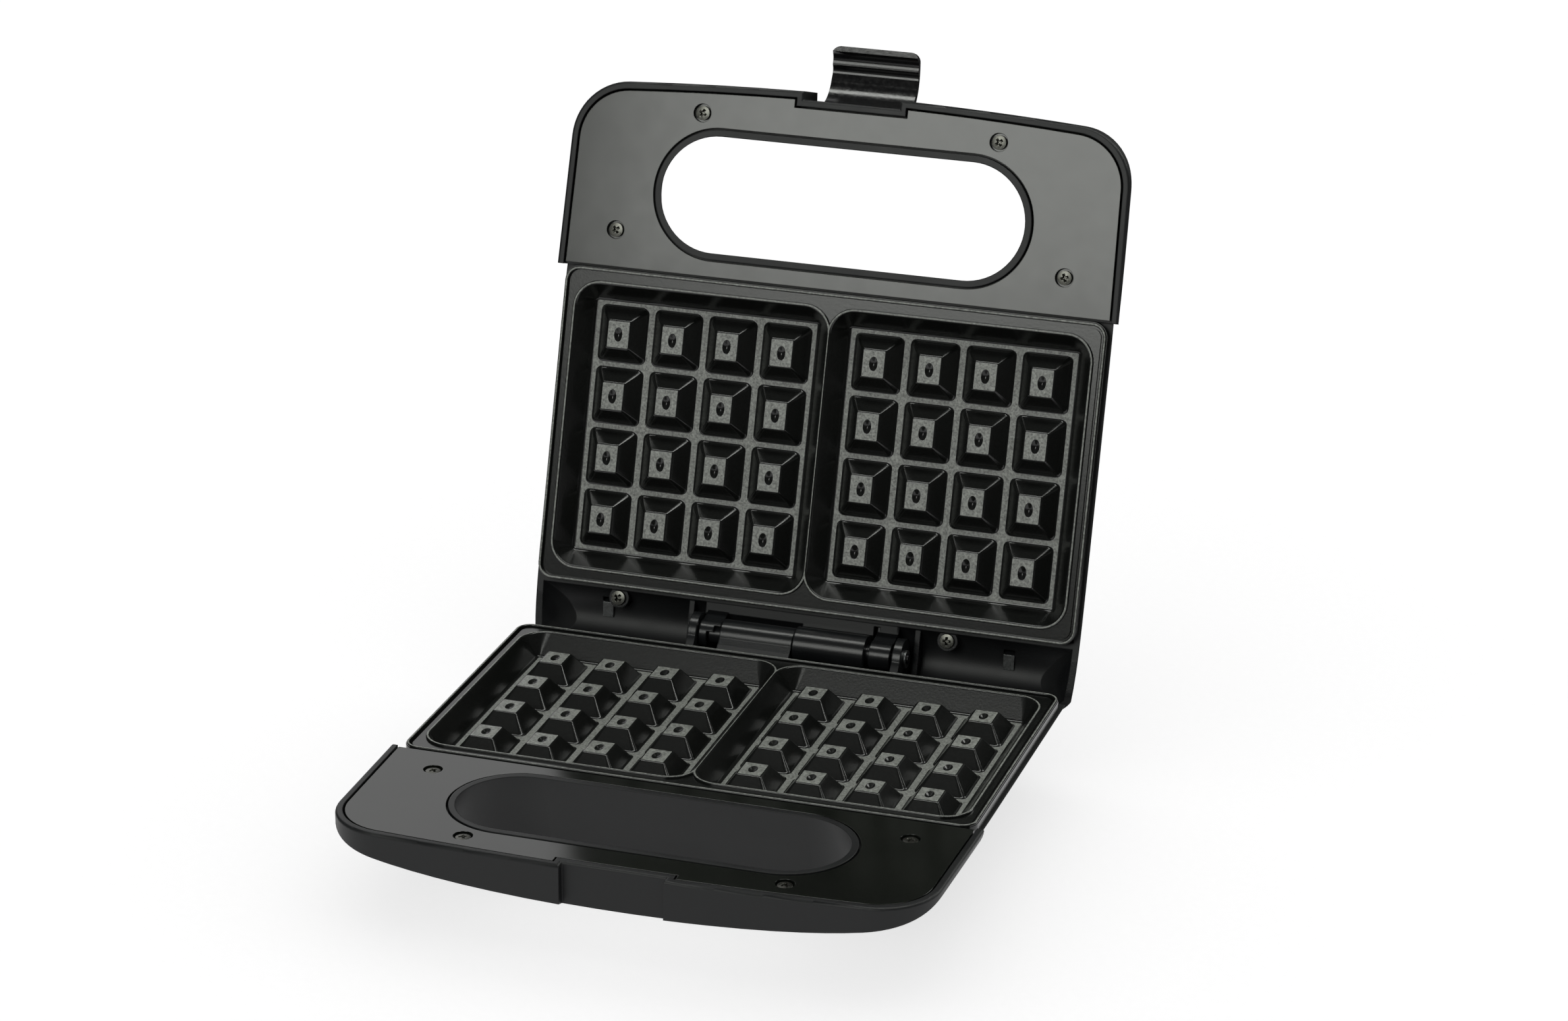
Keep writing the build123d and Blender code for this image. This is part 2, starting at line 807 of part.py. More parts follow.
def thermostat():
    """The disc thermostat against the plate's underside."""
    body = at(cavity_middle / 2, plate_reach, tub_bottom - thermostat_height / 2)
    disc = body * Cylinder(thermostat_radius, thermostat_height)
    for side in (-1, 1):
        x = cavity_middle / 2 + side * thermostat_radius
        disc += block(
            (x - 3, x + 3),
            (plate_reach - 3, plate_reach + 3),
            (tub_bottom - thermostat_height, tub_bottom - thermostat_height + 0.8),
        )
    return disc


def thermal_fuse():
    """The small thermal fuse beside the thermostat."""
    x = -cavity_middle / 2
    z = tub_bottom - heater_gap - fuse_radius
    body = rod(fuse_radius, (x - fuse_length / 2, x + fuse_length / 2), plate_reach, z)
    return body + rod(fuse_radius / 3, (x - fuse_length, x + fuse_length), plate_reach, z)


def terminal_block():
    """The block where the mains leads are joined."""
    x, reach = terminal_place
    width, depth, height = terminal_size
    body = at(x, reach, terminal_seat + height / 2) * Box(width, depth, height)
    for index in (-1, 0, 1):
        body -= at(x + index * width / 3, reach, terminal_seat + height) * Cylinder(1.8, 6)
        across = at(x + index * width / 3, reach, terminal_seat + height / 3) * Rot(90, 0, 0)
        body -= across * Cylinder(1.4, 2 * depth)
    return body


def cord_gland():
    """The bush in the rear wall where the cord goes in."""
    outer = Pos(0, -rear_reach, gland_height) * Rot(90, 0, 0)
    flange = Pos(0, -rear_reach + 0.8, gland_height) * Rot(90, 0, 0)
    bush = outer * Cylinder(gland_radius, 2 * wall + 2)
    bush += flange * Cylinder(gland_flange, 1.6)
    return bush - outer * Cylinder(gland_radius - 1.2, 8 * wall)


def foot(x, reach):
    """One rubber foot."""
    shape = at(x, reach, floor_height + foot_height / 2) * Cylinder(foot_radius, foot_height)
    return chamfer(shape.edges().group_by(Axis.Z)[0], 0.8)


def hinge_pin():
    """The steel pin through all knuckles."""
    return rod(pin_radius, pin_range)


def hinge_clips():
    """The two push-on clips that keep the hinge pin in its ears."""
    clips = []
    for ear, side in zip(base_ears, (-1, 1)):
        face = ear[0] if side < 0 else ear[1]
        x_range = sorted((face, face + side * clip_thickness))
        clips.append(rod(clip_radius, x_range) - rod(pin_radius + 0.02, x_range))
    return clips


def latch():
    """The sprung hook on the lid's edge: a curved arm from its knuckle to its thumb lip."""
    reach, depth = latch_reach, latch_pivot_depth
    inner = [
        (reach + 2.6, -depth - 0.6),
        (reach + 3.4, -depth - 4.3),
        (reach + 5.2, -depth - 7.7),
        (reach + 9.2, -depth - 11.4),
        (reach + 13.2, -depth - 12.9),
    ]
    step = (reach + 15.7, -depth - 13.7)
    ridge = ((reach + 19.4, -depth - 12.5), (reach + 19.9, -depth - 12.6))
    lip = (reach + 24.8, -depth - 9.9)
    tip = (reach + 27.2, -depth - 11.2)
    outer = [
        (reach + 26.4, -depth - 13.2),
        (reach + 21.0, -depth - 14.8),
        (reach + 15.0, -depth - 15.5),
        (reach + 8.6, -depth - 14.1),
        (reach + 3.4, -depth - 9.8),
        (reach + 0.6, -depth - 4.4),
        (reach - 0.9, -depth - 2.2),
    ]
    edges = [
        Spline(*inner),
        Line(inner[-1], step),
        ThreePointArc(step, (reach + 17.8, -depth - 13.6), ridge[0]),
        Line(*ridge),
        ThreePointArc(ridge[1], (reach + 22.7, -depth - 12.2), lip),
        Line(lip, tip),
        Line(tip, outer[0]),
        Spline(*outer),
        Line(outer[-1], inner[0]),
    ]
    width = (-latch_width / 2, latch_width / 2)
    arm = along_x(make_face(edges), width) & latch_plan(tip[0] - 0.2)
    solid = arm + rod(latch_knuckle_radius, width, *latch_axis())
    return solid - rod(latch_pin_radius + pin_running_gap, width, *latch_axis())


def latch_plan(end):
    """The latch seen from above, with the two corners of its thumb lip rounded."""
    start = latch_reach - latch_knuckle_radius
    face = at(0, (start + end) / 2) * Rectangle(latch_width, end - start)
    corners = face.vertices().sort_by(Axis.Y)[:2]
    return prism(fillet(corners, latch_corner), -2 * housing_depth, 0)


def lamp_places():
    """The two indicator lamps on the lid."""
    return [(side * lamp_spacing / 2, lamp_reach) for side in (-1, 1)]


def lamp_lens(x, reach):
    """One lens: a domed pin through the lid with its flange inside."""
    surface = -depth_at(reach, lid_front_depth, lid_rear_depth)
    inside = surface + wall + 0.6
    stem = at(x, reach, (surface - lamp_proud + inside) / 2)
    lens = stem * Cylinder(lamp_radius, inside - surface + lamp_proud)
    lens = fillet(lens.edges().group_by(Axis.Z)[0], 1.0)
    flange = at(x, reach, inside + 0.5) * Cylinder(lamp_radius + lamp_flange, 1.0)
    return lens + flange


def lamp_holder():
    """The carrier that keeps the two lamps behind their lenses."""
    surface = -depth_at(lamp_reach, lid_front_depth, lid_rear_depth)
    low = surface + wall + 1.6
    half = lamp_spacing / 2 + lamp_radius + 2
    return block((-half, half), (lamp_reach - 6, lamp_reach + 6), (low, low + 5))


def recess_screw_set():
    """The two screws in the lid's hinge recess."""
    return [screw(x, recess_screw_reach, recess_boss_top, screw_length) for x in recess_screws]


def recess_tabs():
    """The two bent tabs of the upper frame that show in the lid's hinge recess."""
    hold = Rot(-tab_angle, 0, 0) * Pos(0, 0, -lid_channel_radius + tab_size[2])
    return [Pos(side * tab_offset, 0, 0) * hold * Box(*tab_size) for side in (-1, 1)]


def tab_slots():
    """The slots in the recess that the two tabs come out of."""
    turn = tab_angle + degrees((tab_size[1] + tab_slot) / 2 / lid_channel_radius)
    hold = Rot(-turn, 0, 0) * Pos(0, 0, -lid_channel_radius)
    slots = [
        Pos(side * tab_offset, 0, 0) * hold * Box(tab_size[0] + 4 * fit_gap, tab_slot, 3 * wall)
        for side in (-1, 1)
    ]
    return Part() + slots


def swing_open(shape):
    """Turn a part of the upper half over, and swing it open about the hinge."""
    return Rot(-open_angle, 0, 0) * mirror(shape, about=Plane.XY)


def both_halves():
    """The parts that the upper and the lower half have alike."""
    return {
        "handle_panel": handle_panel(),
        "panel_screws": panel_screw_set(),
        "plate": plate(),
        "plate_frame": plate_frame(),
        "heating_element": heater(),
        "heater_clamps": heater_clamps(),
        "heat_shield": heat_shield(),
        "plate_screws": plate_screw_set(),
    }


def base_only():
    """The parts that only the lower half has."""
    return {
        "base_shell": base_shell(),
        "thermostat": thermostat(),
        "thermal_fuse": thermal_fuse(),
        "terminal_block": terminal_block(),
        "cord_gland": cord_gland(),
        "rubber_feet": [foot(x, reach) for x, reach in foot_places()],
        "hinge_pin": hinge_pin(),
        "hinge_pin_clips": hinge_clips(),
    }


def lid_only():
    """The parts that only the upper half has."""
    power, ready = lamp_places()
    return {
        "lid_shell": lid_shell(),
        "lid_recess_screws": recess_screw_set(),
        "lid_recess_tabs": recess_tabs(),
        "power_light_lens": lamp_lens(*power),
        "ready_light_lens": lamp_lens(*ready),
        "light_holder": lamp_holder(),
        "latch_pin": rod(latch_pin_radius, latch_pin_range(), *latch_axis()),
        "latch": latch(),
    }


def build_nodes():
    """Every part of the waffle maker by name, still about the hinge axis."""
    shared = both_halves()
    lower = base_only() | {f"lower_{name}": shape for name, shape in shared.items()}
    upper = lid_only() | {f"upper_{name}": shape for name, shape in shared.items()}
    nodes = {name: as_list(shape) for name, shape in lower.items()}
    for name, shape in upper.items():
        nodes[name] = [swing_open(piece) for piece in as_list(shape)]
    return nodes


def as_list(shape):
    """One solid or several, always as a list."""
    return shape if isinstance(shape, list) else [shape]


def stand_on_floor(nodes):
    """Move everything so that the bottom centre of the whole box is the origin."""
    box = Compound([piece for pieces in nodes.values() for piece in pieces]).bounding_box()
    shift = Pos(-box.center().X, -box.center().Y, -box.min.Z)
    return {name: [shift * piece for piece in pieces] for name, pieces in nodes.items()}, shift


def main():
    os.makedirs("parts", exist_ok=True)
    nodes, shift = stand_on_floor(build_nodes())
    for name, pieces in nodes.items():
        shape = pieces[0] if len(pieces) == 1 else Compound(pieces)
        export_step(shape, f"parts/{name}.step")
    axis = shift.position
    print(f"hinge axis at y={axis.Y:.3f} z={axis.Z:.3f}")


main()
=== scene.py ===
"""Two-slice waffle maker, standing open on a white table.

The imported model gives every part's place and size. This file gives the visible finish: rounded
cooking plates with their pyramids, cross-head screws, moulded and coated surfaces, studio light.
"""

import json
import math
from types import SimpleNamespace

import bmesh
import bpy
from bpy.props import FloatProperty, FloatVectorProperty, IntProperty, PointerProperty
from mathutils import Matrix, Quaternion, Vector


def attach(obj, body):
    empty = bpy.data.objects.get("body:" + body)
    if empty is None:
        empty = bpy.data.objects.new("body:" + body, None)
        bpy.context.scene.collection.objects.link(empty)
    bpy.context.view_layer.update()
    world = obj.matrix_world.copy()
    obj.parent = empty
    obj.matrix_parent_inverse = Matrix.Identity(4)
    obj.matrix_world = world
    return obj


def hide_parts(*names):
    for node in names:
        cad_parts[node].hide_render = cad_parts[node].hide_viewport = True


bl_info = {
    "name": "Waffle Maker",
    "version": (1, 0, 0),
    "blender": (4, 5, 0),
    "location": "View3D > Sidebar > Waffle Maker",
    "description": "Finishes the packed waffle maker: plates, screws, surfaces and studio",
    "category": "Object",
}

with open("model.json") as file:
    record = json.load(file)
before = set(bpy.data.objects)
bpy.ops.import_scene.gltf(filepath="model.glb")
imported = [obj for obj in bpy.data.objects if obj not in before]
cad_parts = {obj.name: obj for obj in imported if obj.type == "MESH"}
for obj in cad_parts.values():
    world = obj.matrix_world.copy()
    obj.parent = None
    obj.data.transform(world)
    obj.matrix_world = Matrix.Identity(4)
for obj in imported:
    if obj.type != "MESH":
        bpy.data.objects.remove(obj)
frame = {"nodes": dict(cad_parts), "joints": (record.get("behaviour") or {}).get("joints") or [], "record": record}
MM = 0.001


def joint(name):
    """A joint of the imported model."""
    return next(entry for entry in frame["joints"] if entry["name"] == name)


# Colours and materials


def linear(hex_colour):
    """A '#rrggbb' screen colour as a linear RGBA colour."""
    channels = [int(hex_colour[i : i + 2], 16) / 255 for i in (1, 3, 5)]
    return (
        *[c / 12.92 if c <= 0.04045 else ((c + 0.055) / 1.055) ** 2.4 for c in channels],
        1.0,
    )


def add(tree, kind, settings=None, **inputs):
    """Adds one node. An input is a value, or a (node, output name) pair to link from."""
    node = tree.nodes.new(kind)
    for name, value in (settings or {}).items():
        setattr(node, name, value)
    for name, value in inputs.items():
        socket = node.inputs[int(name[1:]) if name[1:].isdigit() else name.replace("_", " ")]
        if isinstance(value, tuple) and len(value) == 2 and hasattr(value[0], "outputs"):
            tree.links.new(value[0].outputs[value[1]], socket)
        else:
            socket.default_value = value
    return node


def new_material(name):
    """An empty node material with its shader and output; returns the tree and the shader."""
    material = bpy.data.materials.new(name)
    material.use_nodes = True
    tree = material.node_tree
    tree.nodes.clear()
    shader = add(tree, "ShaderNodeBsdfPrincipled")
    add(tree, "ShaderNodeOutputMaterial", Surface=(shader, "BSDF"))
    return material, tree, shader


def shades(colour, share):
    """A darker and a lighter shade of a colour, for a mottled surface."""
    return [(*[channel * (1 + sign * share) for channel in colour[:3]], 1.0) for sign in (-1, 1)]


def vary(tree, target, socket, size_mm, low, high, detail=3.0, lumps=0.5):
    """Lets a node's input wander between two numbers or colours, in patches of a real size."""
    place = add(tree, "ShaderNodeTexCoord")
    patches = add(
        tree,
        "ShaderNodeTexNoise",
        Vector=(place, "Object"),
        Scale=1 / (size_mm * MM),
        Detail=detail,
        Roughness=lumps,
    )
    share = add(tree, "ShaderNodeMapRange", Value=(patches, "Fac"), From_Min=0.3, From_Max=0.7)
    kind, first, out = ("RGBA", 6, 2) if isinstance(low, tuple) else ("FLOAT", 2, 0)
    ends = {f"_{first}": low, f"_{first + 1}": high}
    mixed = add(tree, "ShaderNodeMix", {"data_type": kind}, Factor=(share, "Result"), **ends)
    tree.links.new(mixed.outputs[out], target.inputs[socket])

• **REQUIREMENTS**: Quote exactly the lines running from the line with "shared = both_halves()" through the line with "for node in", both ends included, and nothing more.

• **TASK RESULT**:
    shared = both_halves()
    lower = base_only() | {f"lower_{name}": shape for name, shape in shared.items()}
    upper = lid_only() | {f"upper_{name}": shape for name, shape in shared.items()}
    nodes = {name: as_list(shape) for name, shape in lower.items()}
    for name, shape in upper.items():
        nodes[name] = [swing_open(piece) for piece in as_list(shape)]
    return nodes


def as_list(shape):
    """One solid or several, always as a list."""
    return shape if isinstance(shape, list) else [shape]


def stand_on_floor(nodes):
    """Move everything so that the bottom centre of the whole box is the origin."""
    box = Compound([piece for pieces in nodes.values() for piece in pieces]).bounding_box()
    shift = Pos(-box.center().X, -box.center().Y, -box.min.Z)
    return {name: [shift * piece for piece in pieces] for name, pieces in nodes.items()}, shift


def main():
    os.makedirs("parts", exist_ok=True)
    nodes, shift = stand_on_floor(build_nodes())
    for name, pieces in nodes.items():
        shape = pieces[0] if len(pieces) == 1 else Compound(pieces)
        export_step(shape, f"parts/{name}.step")
    axis = shift.position
    print(f"hinge axis at y={axis.Y:.3f} z={axis.Z:.3f}")


main()
=== scene.py ===
"""Two-slice waffle maker, standing open on a white table.

The imported model gives every part's place and size. This file gives the visible finish: rounded
cooking plates with their pyramids, cross-head screws, moulded and coated surfaces, studio light.
"""

import json
import math
from types import SimpleNamespace

import bmesh
import bpy
from bpy.props import FloatProperty, FloatVectorProperty, IntProperty, PointerProperty
from mathutils import Matrix, Quaternion, Vector


def attach(obj, body):
    empty = bpy.data.objects.get("body:" + body)
    if empty is None:
        empty = bpy.data.objects.new("body:" + body, None)
        bpy.context.scene.collection.objects.link(empty)
    bpy.context.view_layer.update()
    world = obj.matrix_world.copy()
    obj.parent = empty
    obj.matrix_parent_inverse = Matrix.Identity(4)
    obj.matrix_world = world
    return obj


def hide_parts(*names):
    for node in names:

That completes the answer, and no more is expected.